Think twice before typing! OpenAI admits your ChatGPT messages could land in police hands

OpenAI has confirmed that conversations on ChatGPT that indicate a risk of serious physical harm to others may be reviewed by human moderators and, in extreme cases, referred to the police.
The company outlined these measures in a recent blogpost explaining how the AI handles sensitive interactions and potential safety risks.
Rules for self-harm and threats to others
Claiming that ChatGPT is designed to provide empathetic support to users experiencing distress, OpenAI stressed that its safeguards differentiate between self-harm and threats to others. For users expressing suicidal intent, the AI directs them to professional resources such as 988 in the US or Samaritans in the UK, but does not directly escalate these cases to law enforcement to protect privacy.
By contrast, when a user expresses intent to harm someone else, the conversation is routed to a specialised review pipeline. Human moderators trained in the company’s usage policies examine the chat, and if they identify an imminent threat, OpenAI may alert authorities. Accounts involved in such incidents can also be banned.

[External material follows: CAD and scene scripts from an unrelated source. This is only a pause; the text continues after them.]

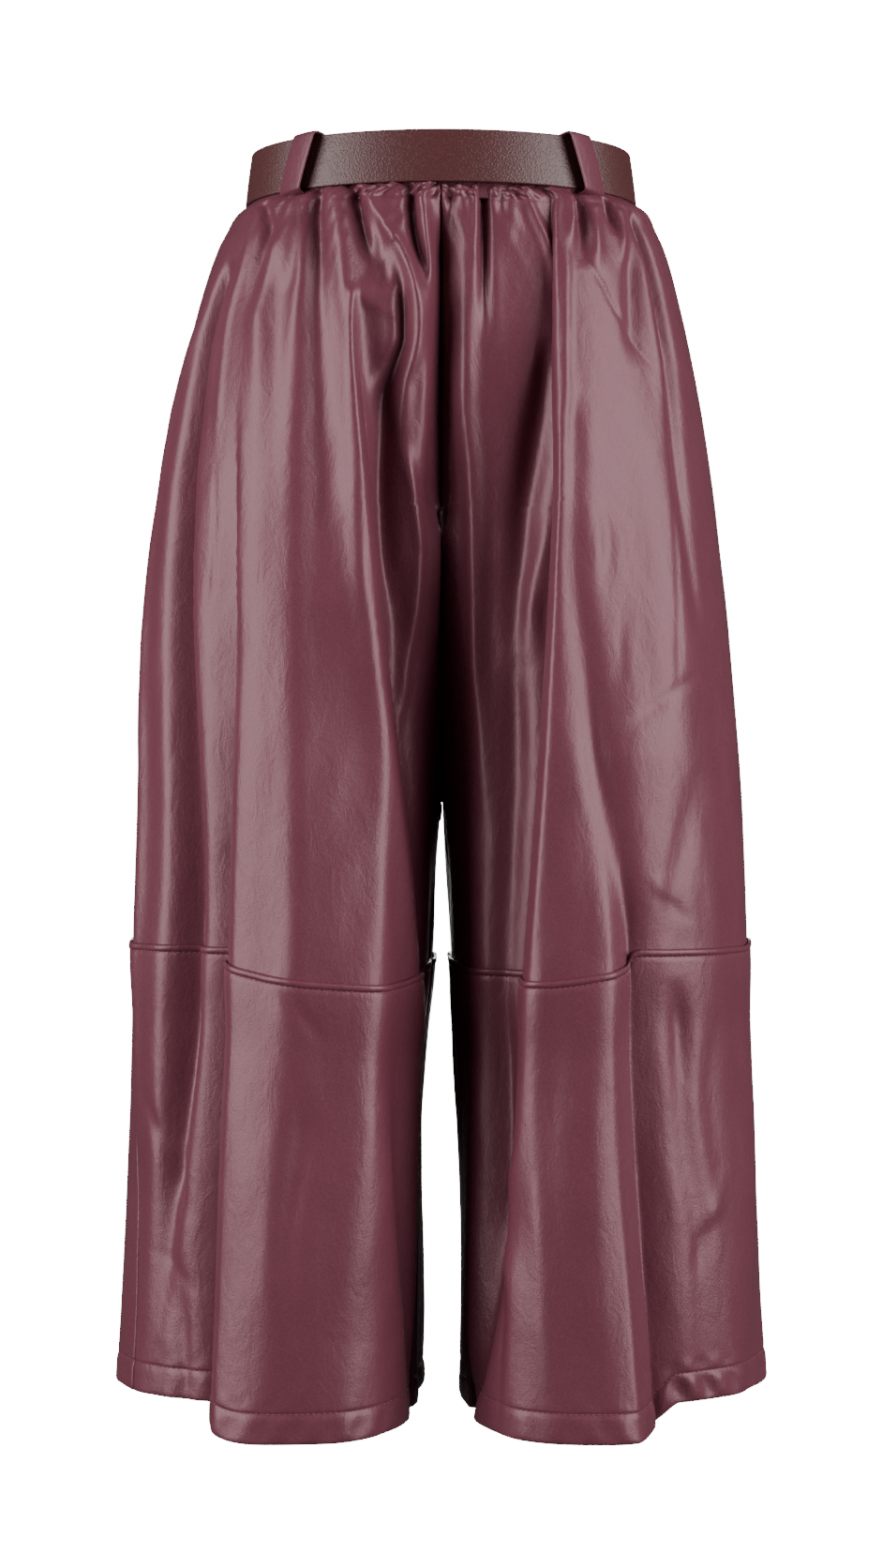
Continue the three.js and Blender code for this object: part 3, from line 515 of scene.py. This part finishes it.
def node(tree, kind, settings=None, **links):
    """Adds a node with its settings. Inputs are linked to a socket or a node's first one, or set to a value."""
    made = tree.nodes.new("ShaderNode" + kind)
    for key, value in (settings or {}).items():
        setattr(made, key, value)
    for key, value in links.items():
        by_number = key[0] == "i" and key[1:].isdigit()
        socket = made.inputs[int(key[1:]) if by_number else key.replace("_", " ")]
        value = value.outputs[0] if isinstance(value, bpy.types.Node) else value
        if isinstance(value, bpy.types.NodeSocket):
            tree.links.new(value, socket)
        else:
            socket.default_value = value
    return made


def faux_leather():
    """Polyurethane-coated cloth, embossed with a fine grain: a soft broad gloss over an even plum colour."""
    material, tree = new_material("polyurethane faux leather")
    place = node(tree, "TexCoord").outputs["Object"]
    # The real grain is under 1 mm, too fine to show, and is drawn at 1.1 to 1.3 mm.
    cells = node(tree, "TexVoronoi", {"feature": "SMOOTH_F1"}, Vector=place, Scale=1 / (1.3 * MM),
                 Smoothness=0.6)
    fine = node(tree, "TexNoise", Vector=place, Scale=1 / (1.1 * MM), Detail=3.0, Roughness=0.6)
    broad = node(tree, "TexNoise", Vector=place, Scale=1 / (60 * MM), Detail=3.0, Roughness=0.55)
    grain = node(tree, "Math", {"operation": "MULTIPLY_ADD"}, i0=cells.outputs["Distance"], i1=0.6,
                 i2=fine.outputs["Fac"])
    # Slight wrinkles, about 11 mm wide and longer down the leg.
    along = node(tree, "Mapping", Vector=place, Scale=(1.0, 1.0, 0.5))
    soft = node(tree, "TexNoise", Vector=along, Scale=1 / (11 * MM), Detail=4.0, Roughness=0.6, Distortion=0.6)
    wrinkles = node(tree, "Bump", Strength=1.0, Distance=0.55 * MM, Height=soft.outputs["Fac"])
    bump = node(tree, "Bump", Strength=0.8, Distance=0.09 * MM, Height=grain, Normal=wrinkles)
    # The grain's hollows are painted a little darker than its tops, as painted shade, and a broad random tone
    # is added to it.
    grain_painted_shade_and_tone = node(tree, "Math", {"operation": "MULTIPLY_ADD"}, i0=grain, i1=1.4, i2=broad.outputs["Fac"])
    depth = node(tree, "MapRange", Value=grain_painted_shade_and_tone, From_Min=1.05, From_Max=2.05)
    colour = node(tree, "Mix", {"data_type": "RGBA"}, Factor=depth, i6=linear("#5A2D38"), i7=linear("#663542"))
    shine = node(tree, "MapRange", Value=broad.outputs["Fac"], To_Min=0.36, To_Max=0.43)
    shader = node(tree, "BsdfPrincipled", Base_Color=colour.outputs[2], Roughness=shine, IOR=1.5,
                  Specular_Tint=linear("#FFD9DF"), Normal=bump)
    node(tree, "OutputMaterial", Surface=shader)
    return material


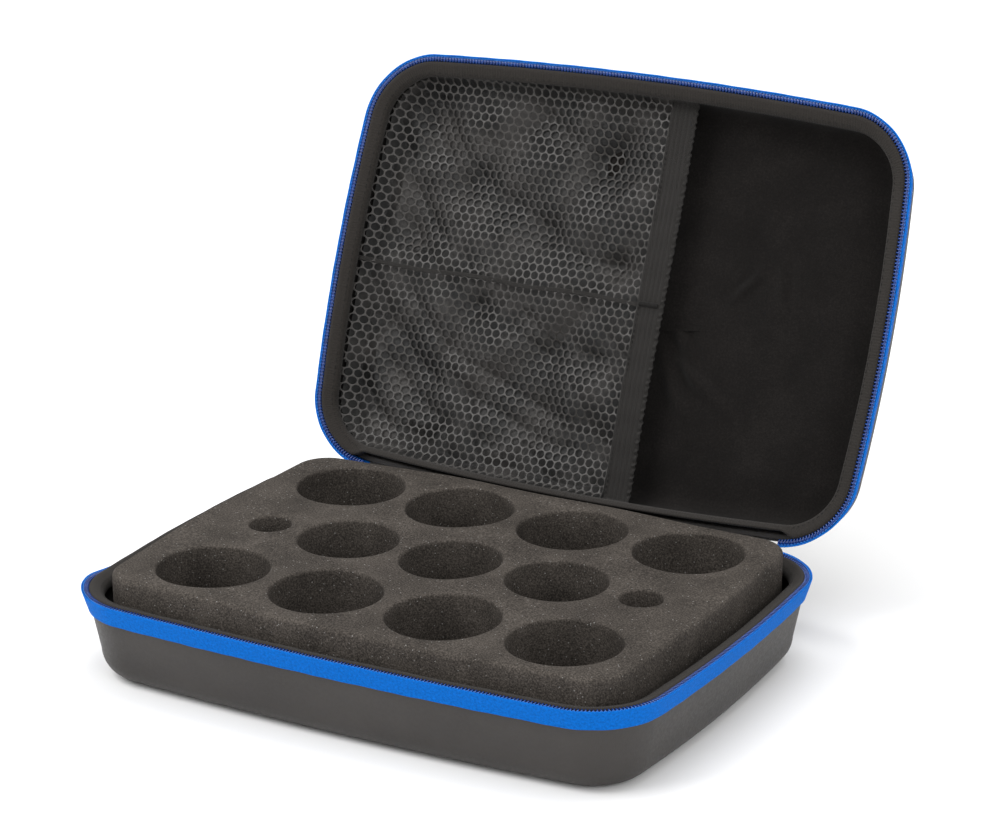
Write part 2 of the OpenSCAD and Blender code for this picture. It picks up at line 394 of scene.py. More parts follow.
def weaveOn(finish, vector, pitchU, pitchV):  # crossing threads as a height
    split = node(finish, "ShaderNodeSeparateXYZ")
    join(finish, vector, split.inputs[0])
    across = wavesOn(finish, split.outputs[0], pitchU)
    down = wavesOn(finish, split.outputs[1], pitchV)
    return sums(finish, "MULTIPLY", across, down)


def herringboneOn(finish, vector, column, pitch):
    split = node(finish, "ShaderNodeSeparateXYZ")
    join(finish, vector, split.inputs[0])
    zigzag = sums(finish, "PINGPONG", split.outputs[1], column * mm)
    slant = sums(finish, "ADD", split.outputs[0], zigzag)
    return wavesOn(finish, slant, pitch)


def shellFinish():
    look = {"colour": (0.033, 0.0295, 0.027), "roughness": 0.5, "grain": 0.55, "mottle": 26.0}
    finish = finishOf("shellSkin", look["colour"], look["roughness"], Specular_IOR_Level=0.3)
    spot = placeOn(finish)
    grain = cellsOn(finish, spot, look["grain"])
    fine = noiseOn(finish, spot, 0.35, 4)
    mottle = noiseOn(finish, spot, look["mottle"], 2)
    spread(finish, mottle, shades(look["colour"], (0.3, 0.9), (0.7, 1.1)))
    spread(finish, noiseOn(finish, spot, 1.4, 5), [(0.3, 0.44), (0.7, 0.58)], "Roughness")
    relief(finish, (grain, 0.035), (fine, 0.02))
    return finish


def foamFinish(name, colour, cell, deep, glintSize, glintReach):
    finish = finishOf(name, colour, 0.95, Specular_IOR_Level=0.12)
    spot = placeOn(finish)
    cells = cellsOn(finish, spot, cell)
    pores = noiseOn(finish, spot, cell * 0.7, 5, 0.7)
    cloud = noiseOn(finish, spot, 18, 3)
    # paintedGlints: sparse small spots pushed to light grey in the colour, a painted highlight standing in for
    # glints in the foam cells
    paintedGlints = sums(finish, "LESS_THAN", cellsOn(finish, spot, glintSize), glintReach)
    tone = sums(finish, "ADD", sums(finish, "MULTIPLY", pores, 0.8), sums(finish, "MULTIPLY", cloud, 0.2))
    tone = sums(finish, "ADD", tone, sums(finish, "MULTIPLY", paintedGlints, 0.4))
    stops = shades(colour, (0.38, 0.4), (0.5, 1.0), (0.6, 1.75))
    # the light grey stop at 0.9 is the colour of the painted glints
    stops.append((0.9, (0.2, 0.195, 0.185)))
    spread(finish, tone, stops)
    relief(finish, (cells, deep), (pores, deep * 0.8))
    return finish


def tapeFinish():
    look = {"colour": (0.0, 0.115, 0.47), "roughness": 0.75, "column": 0.8, "pitch": 0.45}
    finish = finishOf("zipTapeWeave", look["colour"], look["roughness"], Specular_IOR_Level=0.08)
    spot = placeOn(finish, cloth=True)
    rows = herringboneOn(finish, spot, look["column"], look["pitch"])
    mottle = noiseOn(finish, spot, 1.1, 5, 0.7)
    level = sums(finish, "ADD", sums(finish, "MULTIPLY", rows, 0.1), mottle)
    spread(finish, level, shades(look["colour"], (0.3, 0.68), (0.5, 1.0), (0.72, 1.35)))
    relief(finish, (rows, 0.04), (noiseOn(finish, spot, 0.4, 3), 0.05))
    return finish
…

Weaknesses in long conversations?
The company acknowledged that its safety mechanisms are more reliable in short exchanges. In long or repeated conversations, the safeguards can degrade, potentially allowing responses that conflict with safety protocols. OpenAI said it is strengthening these protections to maintain consistency across multiple interactions and to prevent gaps that could increase risk.
In addition to managing threats of harm, OpenAI is working on ways to intervene earlier for other risky behaviours, such as extreme sleep deprivation or unsafe stunts, by grounding users in reality and guiding them toward professional help. The company is also developing parental controls for teen users and exploring mechanisms to connect users to trusted contacts or licensed therapists before crises escalate.
OpenAI’s blogpost highlights that conversations on ChatGPT are not entirely private in certain situations. Users should be aware that if their messages indicate potential danger to others, they could be reviewed by trained moderators and may trigger real-world interventions, including police involvement.